*Stated goal:*
Repeat the data verbatim.

※ ※ ※

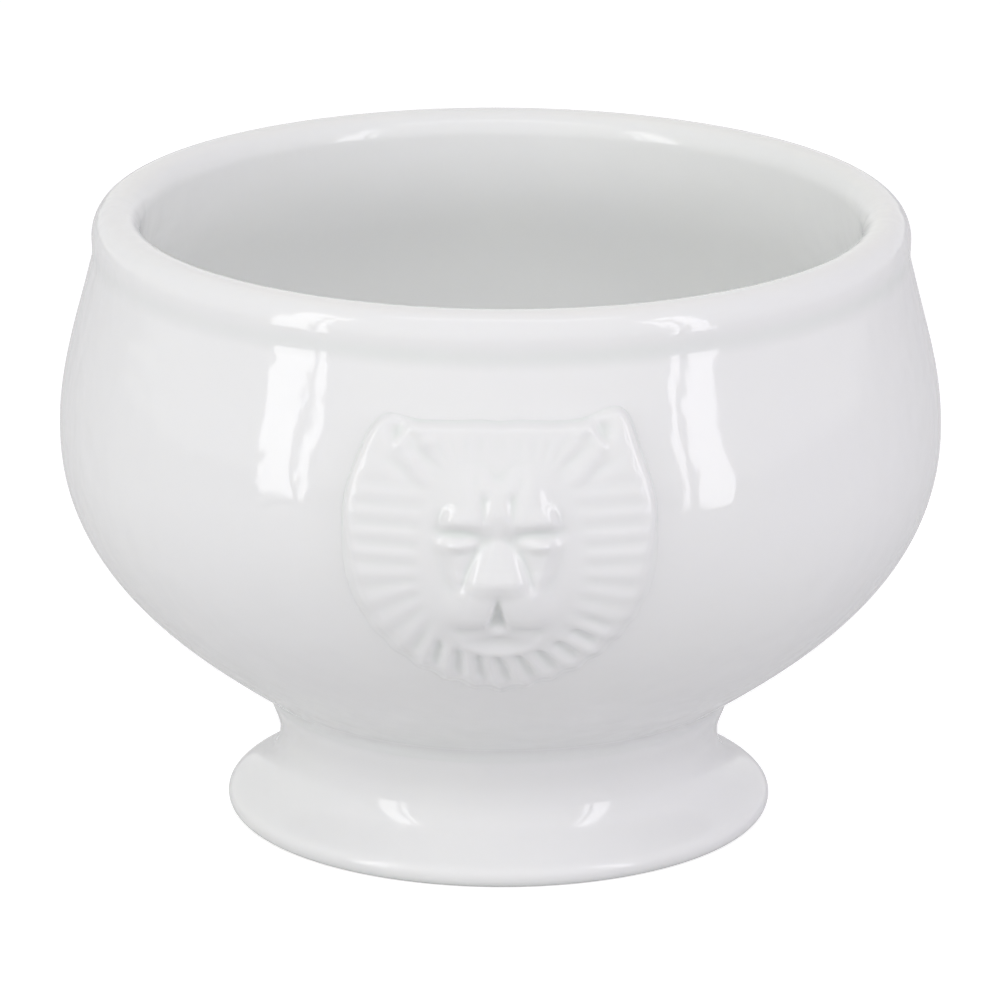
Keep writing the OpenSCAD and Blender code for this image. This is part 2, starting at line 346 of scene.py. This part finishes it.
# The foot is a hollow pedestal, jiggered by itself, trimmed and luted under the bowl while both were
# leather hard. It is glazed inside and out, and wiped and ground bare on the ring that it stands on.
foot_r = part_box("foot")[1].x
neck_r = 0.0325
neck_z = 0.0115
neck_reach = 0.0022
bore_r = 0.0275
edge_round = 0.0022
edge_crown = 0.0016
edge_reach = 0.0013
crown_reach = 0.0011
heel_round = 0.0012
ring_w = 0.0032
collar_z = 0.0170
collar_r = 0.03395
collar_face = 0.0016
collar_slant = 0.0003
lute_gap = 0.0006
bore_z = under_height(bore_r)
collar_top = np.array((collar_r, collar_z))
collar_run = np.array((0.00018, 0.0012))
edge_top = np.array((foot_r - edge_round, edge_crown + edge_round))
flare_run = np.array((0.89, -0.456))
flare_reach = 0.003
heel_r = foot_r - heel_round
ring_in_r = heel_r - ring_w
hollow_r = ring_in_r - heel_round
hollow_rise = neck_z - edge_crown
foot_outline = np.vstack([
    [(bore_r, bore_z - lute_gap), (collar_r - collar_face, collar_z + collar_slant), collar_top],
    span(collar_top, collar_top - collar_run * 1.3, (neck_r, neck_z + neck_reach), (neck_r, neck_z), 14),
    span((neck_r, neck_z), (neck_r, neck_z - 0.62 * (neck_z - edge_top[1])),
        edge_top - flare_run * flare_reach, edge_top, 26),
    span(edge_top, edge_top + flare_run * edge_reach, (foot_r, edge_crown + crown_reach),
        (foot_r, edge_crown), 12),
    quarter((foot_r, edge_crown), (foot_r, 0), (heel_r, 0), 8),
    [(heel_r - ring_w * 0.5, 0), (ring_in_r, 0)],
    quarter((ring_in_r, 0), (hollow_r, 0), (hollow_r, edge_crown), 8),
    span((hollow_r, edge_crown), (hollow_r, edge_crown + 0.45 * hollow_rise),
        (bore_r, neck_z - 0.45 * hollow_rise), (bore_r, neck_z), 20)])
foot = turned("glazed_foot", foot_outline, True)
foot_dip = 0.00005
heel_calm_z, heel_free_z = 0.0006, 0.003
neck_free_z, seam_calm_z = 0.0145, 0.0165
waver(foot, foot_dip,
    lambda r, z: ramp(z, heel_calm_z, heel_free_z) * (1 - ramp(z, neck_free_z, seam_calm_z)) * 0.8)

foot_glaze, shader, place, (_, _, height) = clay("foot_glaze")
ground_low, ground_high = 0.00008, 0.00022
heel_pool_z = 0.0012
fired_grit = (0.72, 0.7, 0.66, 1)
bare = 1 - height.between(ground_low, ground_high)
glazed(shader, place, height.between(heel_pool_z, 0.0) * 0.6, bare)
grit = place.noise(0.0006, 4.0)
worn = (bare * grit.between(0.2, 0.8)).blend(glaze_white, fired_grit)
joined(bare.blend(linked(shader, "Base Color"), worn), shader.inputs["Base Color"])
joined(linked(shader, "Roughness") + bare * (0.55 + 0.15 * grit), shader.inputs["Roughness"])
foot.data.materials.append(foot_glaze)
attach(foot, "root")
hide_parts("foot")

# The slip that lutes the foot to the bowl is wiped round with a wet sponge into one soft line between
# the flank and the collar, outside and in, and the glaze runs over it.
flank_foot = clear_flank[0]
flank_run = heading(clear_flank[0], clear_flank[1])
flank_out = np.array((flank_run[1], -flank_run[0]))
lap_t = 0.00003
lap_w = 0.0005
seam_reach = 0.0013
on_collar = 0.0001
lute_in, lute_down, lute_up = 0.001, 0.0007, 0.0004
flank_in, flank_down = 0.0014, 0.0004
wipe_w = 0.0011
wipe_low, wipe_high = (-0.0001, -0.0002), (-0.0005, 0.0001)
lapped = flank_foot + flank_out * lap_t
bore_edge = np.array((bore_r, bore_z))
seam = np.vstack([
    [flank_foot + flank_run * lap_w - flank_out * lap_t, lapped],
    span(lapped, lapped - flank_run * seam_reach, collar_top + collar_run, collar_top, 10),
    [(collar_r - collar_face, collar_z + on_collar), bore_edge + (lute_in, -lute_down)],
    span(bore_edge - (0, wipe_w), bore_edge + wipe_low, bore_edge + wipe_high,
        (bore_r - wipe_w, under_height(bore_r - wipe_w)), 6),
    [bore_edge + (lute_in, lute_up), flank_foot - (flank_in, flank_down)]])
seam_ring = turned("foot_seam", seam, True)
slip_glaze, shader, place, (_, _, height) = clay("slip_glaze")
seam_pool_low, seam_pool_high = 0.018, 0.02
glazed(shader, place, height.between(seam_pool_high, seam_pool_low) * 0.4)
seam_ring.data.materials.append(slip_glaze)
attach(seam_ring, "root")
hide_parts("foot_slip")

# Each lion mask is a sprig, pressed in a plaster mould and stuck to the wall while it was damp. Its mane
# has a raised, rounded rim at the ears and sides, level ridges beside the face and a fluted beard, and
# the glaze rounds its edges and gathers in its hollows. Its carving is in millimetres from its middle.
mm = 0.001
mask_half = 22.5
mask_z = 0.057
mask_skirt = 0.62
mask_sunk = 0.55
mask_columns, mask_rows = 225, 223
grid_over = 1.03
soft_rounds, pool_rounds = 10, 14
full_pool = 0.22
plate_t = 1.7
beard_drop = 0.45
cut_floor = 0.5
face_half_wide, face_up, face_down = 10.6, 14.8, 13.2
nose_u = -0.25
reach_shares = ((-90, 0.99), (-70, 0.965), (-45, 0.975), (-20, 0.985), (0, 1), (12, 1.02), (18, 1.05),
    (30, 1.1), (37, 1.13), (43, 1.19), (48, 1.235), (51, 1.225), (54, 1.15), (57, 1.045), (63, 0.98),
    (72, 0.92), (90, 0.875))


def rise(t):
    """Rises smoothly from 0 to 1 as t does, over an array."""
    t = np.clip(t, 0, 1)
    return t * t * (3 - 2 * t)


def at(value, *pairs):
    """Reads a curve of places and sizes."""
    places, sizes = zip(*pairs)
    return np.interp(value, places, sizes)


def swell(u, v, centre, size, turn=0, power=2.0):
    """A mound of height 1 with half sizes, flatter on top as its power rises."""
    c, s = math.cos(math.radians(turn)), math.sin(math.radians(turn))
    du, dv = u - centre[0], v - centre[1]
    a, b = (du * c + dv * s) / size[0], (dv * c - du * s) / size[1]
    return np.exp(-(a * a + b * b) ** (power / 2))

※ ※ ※

*Final answer:*
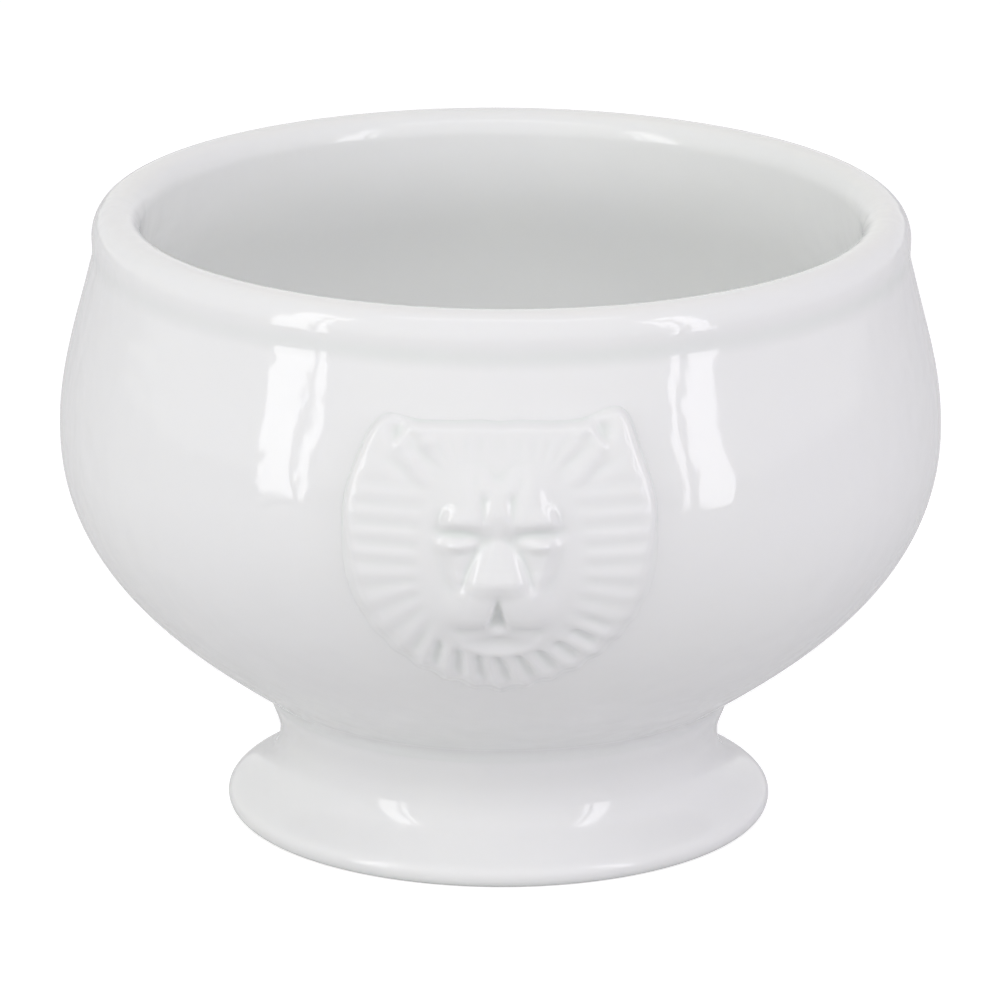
Keep writing the OpenSCAD and Blender code for this image. This is part 2, starting at line 346 of scene.py. This part finishes it.
# The foot is a hollow pedestal, jiggered by itself, trimmed and luted under the bowl while both were
# leather hard. It is glazed inside and out, and wiped and ground bare on the ring that it stands on.
foot_r = part_box("foot")[1].x
neck_r = 0.0325
neck_z = 0.0115
neck_reach = 0.0022
bore_r = 0.0275
edge_round = 0.0022
edge_crown = 0.0016
edge_reach = 0.0013
crown_reach = 0.0011
heel_round = 0.0012
ring_w = 0.0032
collar_z = 0.0170
collar_r = 0.03395
collar_face = 0.0016
collar_slant = 0.0003
lute_gap = 0.0006
bore_z = under_height(bore_r)
collar_top = np.array((collar_r, collar_z))
collar_run = np.array((0.00018, 0.0012))
edge_top = np.array((foot_r - edge_round, edge_crown + edge_round))
flare_run = np.array((0.89, -0.456))
flare_reach = 0.003
heel_r = foot_r - heel_round
ring_in_r = heel_r - ring_w
hollow_r = ring_in_r - heel_round
hollow_rise = neck_z - edge_crown
foot_outline = np.vstack([
    [(bore_r, bore_z - lute_gap), (collar_r - collar_face, collar_z + collar_slant), collar_top],
    span(collar_top, collar_top - collar_run * 1.3, (neck_r, neck_z + neck_reach), (neck_r, neck_z), 14),
    span((neck_r, neck_z), (neck_r, neck_z - 0.62 * (neck_z - edge_top[1])),
        edge_top - flare_run * flare_reach, edge_top, 26),
    span(edge_top, edge_top + flare_run * edge_reach, (foot_r, edge_crown + crown_reach),
        (foot_r, edge_crown), 12),
    quarter((foot_r, edge_crown), (foot_r, 0), (heel_r, 0), 8),
    [(heel_r - ring_w * 0.5, 0), (ring_in_r, 0)],
    quarter((ring_in_r, 0), (hollow_r, 0), (hollow_r, edge_crown), 8),
    span((hollow_r, edge_crown), (hollow_r, edge_crown + 0.45 * hollow_rise),
        (bore_r, neck_z - 0.45 * hollow_rise), (bore_r, neck_z), 20)])
foot = turned("glazed_foot", foot_outline, True)
foot_dip = 0.00005
heel_calm_z, heel_free_z = 0.0006, 0.003
neck_free_z, seam_calm_z = 0.0145, 0.0165
waver(foot, foot_dip,
    lambda r, z: ramp(z, heel_calm_z, heel_free_z) * (1 - ramp(z, neck_free_z, seam_calm_z)) * 0.8)

foot_glaze, shader, place, (_, _, height) = clay("foot_glaze")
ground_low, ground_high = 0.00008, 0.00022
heel_pool_z = 0.0012
fired_grit = (0.72, 0.7, 0.66, 1)
bare = 1 - height.between(ground_low, ground_high)
glazed(shader, place, height.between(heel_pool_z, 0.0) * 0.6, bare)
grit = place.noise(0.0006, 4.0)
worn = (bare * grit.between(0.2, 0.8)).blend(glaze_white, fired_grit)
joined(bare.blend(linked(shader, "Base Color"), worn), shader.inputs["Base Color"])
joined(linked(shader, "Roughness") + bare * (0.55 + 0.15 * grit), shader.inputs["Roughness"])
foot.data.materials.append(foot_glaze)
attach(foot, "root")
hide_parts("foot")

# The slip that lutes the foot to the bowl is wiped round with a wet sponge into one soft line between
# the flank and the collar, outside and in, and the glaze runs over it.
flank_foot = clear_flank[0]
flank_run = heading(clear_flank[0], clear_flank[1])
flank_out = np.array((flank_run[1], -flank_run[0]))
lap_t = 0.00003
lap_w = 0.0005
seam_reach = 0.0013
on_collar = 0.0001
lute_in, lute_down, lute_up = 0.001, 0.0007, 0.0004
flank_in, flank_down = 0.0014, 0.0004
wipe_w = 0.0011
wipe_low, wipe_high = (-0.0001, -0.0002), (-0.0005, 0.0001)
lapped = flank_foot + flank_out * lap_t
bore_edge = np.array((bore_r, bore_z))
seam = np.vstack([
    [flank_foot + flank_run * lap_w - flank_out * lap_t, lapped],
    span(lapped, lapped - flank_run * seam_reach, collar_top + collar_run, collar_top, 10),
    [(collar_r - collar_face, collar_z + on_collar), bore_edge + (lute_in, -lute_down)],
    span(bore_edge - (0, wipe_w), bore_edge + wipe_low, bore_edge + wipe_high,
        (bore_r - wipe_w, under_height(bore_r - wipe_w)), 6),
    [bore_edge + (lute_in, lute_up), flank_foot - (flank_in, flank_down)]])
seam_ring = turned("foot_seam", seam, True)
slip_glaze, shader, place, (_, _, height) = clay("slip_glaze")
seam_pool_low, seam_pool_high = 0.018, 0.02
glazed(shader, place, height.between(seam_pool_high, seam_pool_low) * 0.4)
seam_ring.data.materials.append(slip_glaze)
attach(seam_ring, "root")
hide_parts("foot_slip")

# Each lion mask is a sprig, pressed in a plaster mould and stuck to the wall while it was damp. Its mane
# has a raised, rounded rim at the ears and sides, level ridges beside the face and a fluted beard, and
# the glaze rounds its edges and gathers in its hollows. Its carving is in millimetres from its middle.
mm = 0.001
mask_half = 22.5
mask_z = 0.057
mask_skirt = 0.62
mask_sunk = 0.55
mask_columns, mask_rows = 225, 223
grid_over = 1.03
soft_rounds, pool_rounds = 10, 14
full_pool = 0.22
plate_t = 1.7
beard_drop = 0.45
cut_floor = 0.5
face_half_wide, face_up, face_down = 10.6, 14.8, 13.2
nose_u = -0.25
reach_shares = ((-90, 0.99), (-70, 0.965), (-45, 0.975), (-20, 0.985), (0, 1), (12, 1.02), (18, 1.05),
    (30, 1.1), (37, 1.13), (43, 1.19), (48, 1.235), (51, 1.225), (54, 1.15), (57, 1.045), (63, 0.98),
    (72, 0.92), (90, 0.875))


def rise(t):
    """Rises smoothly from 0 to 1 as t does, over an array."""
    t = np.clip(t, 0, 1)
    return t * t * (3 - 2 * t)


def at(value, *pairs):
    """Reads a curve of places and sizes."""
    places, sizes = zip(*pairs)
    return np.interp(value, places, sizes)


def swell(u, v, centre, size, turn=0, power=2.0):
    """A mound of height 1 with half sizes, flatter on top as its power rises."""
    c, s = math.cos(math.radians(turn)), math.sin(math.radians(turn))
    du, dv = u - centre[0], v - centre[1]
    a, b = (du * c + dv * s) / size[0], (dv * c - du * s) / size[1]
    return np.exp(-(a * a + b * b) ** (power / 2))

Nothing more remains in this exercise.